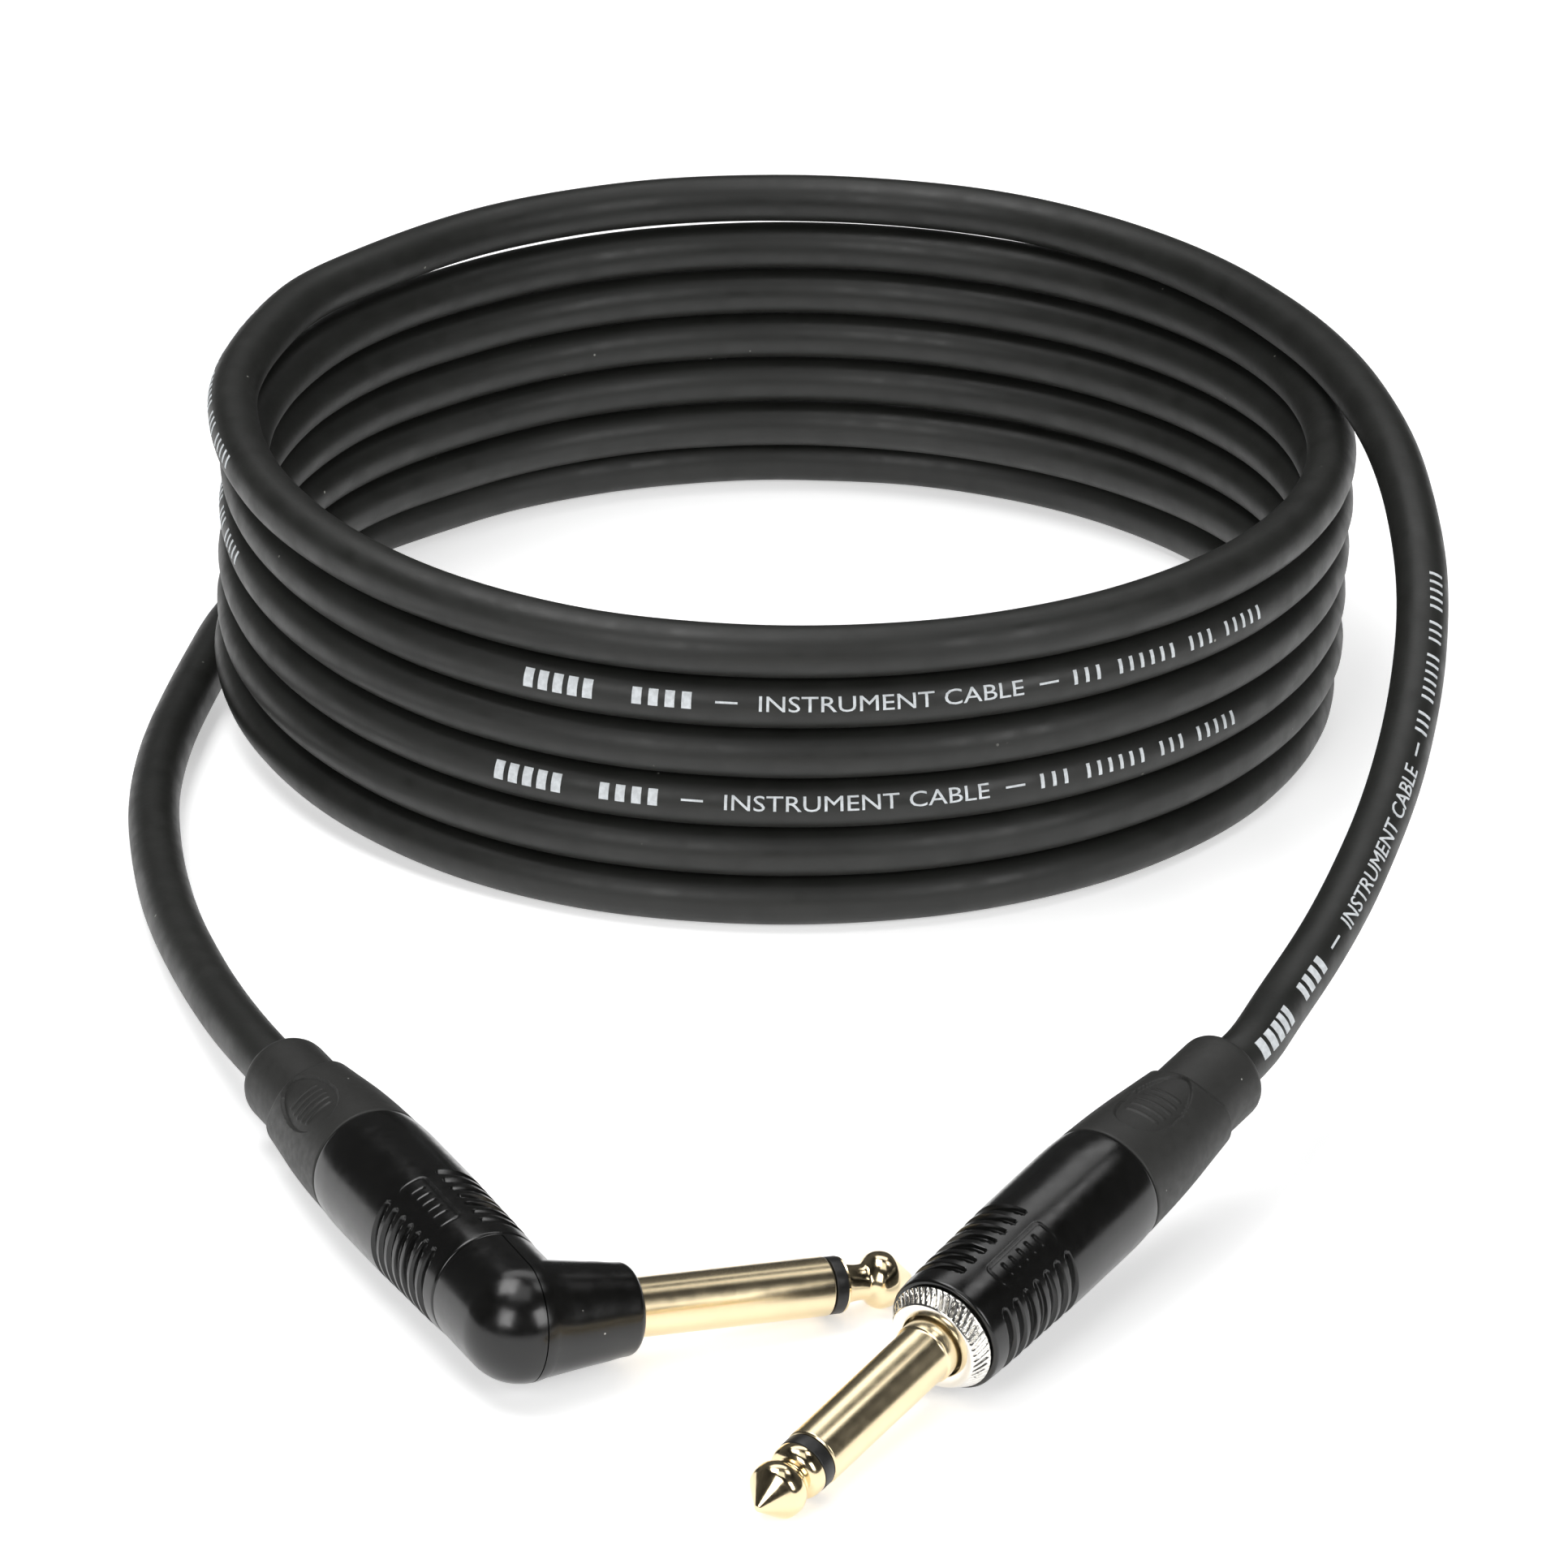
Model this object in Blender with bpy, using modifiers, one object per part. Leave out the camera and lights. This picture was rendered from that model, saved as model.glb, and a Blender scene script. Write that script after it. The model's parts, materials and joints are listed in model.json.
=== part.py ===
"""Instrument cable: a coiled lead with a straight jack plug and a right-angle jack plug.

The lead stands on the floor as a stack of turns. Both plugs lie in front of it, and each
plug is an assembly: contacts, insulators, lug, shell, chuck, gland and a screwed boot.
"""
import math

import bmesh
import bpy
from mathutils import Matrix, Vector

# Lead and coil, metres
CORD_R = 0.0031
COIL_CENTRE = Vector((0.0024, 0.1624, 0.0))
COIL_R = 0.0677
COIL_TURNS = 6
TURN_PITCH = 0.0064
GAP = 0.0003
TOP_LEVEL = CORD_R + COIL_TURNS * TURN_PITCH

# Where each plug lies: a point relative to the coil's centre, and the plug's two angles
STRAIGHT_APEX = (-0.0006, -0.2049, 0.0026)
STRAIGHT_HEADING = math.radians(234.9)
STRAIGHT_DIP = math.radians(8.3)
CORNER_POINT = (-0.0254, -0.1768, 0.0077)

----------

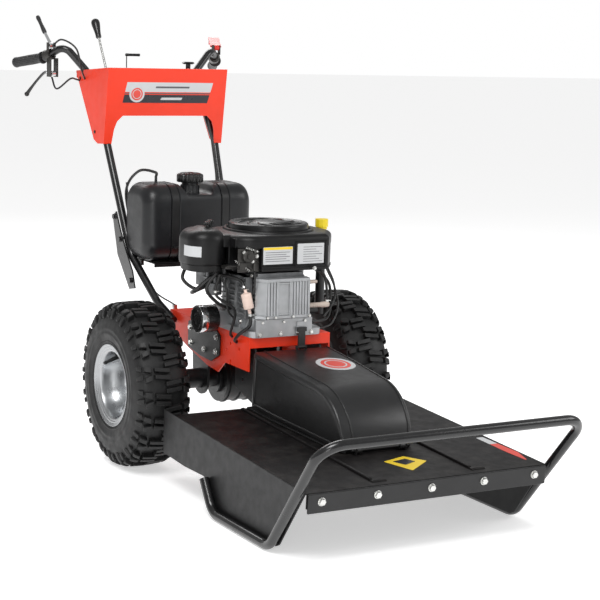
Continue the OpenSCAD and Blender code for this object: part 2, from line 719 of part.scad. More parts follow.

----------

#### To do
Repeat word for word the lines from the line with "Model this object" to the line with "CORNER_POINT = (-0.0254, -0.1768, 0.0077)", both lines included.

#### Full response
Model this object in Blender with bpy, using modifiers, one object per part. Leave out the camera and lights. This picture was rendered from that model, saved as model.glb, and a Blender scene script. Write that script after it. The model's parts, materials and joints are listed in model.json.
=== part.py ===
"""Instrument cable: a coiled lead with a straight jack plug and a right-angle jack plug.

The lead stands on the floor as a stack of turns. Both plugs lie in front of it, and each
plug is an assembly: contacts, insulators, lug, shell, chuck, gland and a screwed boot.
"""
import math

import bmesh
import bpy
from mathutils import Matrix, Vector

# Lead and coil, metres
CORD_R = 0.0031
COIL_CENTRE = Vector((0.0024, 0.1624, 0.0))
COIL_R = 0.0677
COIL_TURNS = 6
TURN_PITCH = 0.0064
GAP = 0.0003
TOP_LEVEL = CORD_R + COIL_TURNS * TURN_PITCH

# Where each plug lies: a point relative to the coil's centre, and the plug's two angles
STRAIGHT_APEX = (-0.0006, -0.2049, 0.0026)
STRAIGHT_HEADING = math.radians(234.9)
STRAIGHT_DIP = math.radians(8.3)
CORNER_POINT = (-0.0254, -0.1768, 0.0077)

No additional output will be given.